Web Scraping Phone Numbers with Python

Web Scraping Phone Numbers with Python

Phone number scraping is one of the most common scraping use cases for lead generation. However, extracting phone numbers from websites is not always an easy task.

In this article, we'll explain how to crawl web pages to discover leads and how to successfully scrape phone numbers. We'll also cover the most common challenges involved with phone number scraping and how to overcome them using Python. Let's dive in!

Why Scrape Phone Numbers?

Phone numbers are a crucial contact method for lead generation which helps organizations and businesses in several ways by allowing for:

  • Growing customer base by connecting with new customers.
  • Marketing reach by promoting new products and services.
  • Market analytics by using phone numbers as identifiers.
  • Customer engagement and emergency contact.

That being said, manually extracting phone numbers from web pages can be tedious. This is where scraping phone numbers comes in handy!

With the modern capabilities of HTML parsing and data extraction techniques, we can easily scrape phone numbers from complex HTML pages.

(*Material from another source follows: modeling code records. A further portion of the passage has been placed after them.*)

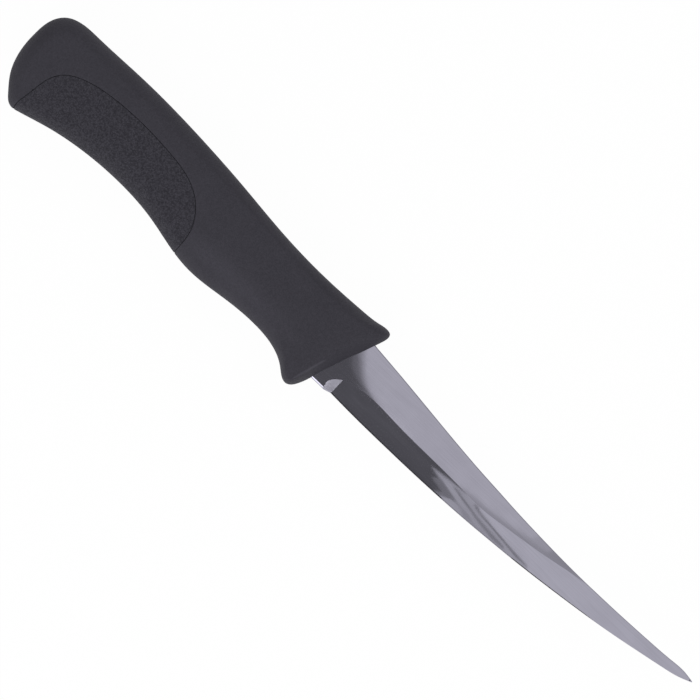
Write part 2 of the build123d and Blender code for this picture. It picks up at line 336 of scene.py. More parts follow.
def polyline_distance(points: np.ndarray, line: np.ndarray, block: int = 2000) -> np.ndarray:
    """Signed distance of points from a line, positive on its left.

    Args:
        points: one row for each point.
        line: the line's corners in order.
        block: how many points are worked out at a time.

    Returns:
        One distance for each point.
    """
    start, step = line[:-1], np.diff(line, axis=0)
    length = (step ** 2).sum(axis=1)
    found = np.empty(len(points))
    for low in range(0, len(points), block):
        offset = points[low:low + block, None, :] - start
        t = np.clip((offset * step).sum(axis=2) / length, 0, 1)
        gap = offset - t[:, :, None] * step
        span = np.hypot(gap[:, :, 0], gap[:, :, 1])
        near = span.argmin(axis=1)
        rows = np.arange(len(near))
        side = step[near, 0] * gap[rows, near, 1] - step[near, 1] * gap[rows, near, 0]
        found[low:low + block] = np.where(side < 0, -1, 1) * span[rows, near]
    return found


def closed(loop: np.ndarray) -> np.ndarray:
    """The loop's points with the first one repeated at the end."""
    return np.concatenate([loop, loop[:1]])


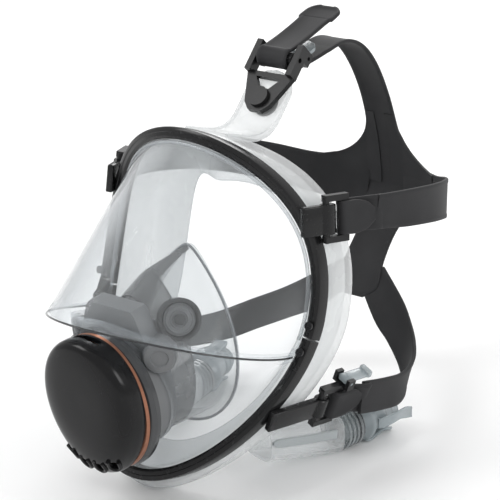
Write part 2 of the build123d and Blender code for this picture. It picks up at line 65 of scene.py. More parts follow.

Before we jump into the details of web scraping phone numbers, let's look at the tools we'll use.

Setup

In this scraping phone numbers guide, we'll scrape phone numbers from this search page on Yellowpages:

Phone number scraping target website

We have previously covered scraping data from Yellowpages, including scraping phone numbers. Today, we'll use it to scrape phone numbers.

We'll also explain some web scraping concepts, including running headless browsers, sending requests and HTML parsing. For that, we'll use multiple Python packages:

  • httpx: for sending HTTP requests.
  • beautifulsoup4: for parsing HTML using CSS selectors.
  • plawyright: for scraping javascript-powered websites using headless browsers.

These libraries can be installed using pip terminal command:

pip install httpx playwright bs4

How to Discover and Crawl Web Pages

Web scraping is the process of extracting data from HTML using parsing tools. Therefore, we need to get the HTML content by sending requests. This can be done using two different approaches:

  • Using Headless browsers
    Headless browsers are real web browsers without visible GUI which can be scripted and controlled through programming. Most commonly headless browsers are used for scraping of dynamic web pages.
  • Using HTTP clients
    HTTP clients are libraries that implement HTTP protocol which allows to retrieve HTML or JSON web pages.

🧙 Want to scrape dynamic pages but worried about running headless browsers? Try out the ScrapFly render_js feature and let ScrapFly run headless browsers in the cloud for you!

Although headless browsers aren't required in our case, we'll use it with our target website to explain the concept. It has multiple search results and each result has its own page.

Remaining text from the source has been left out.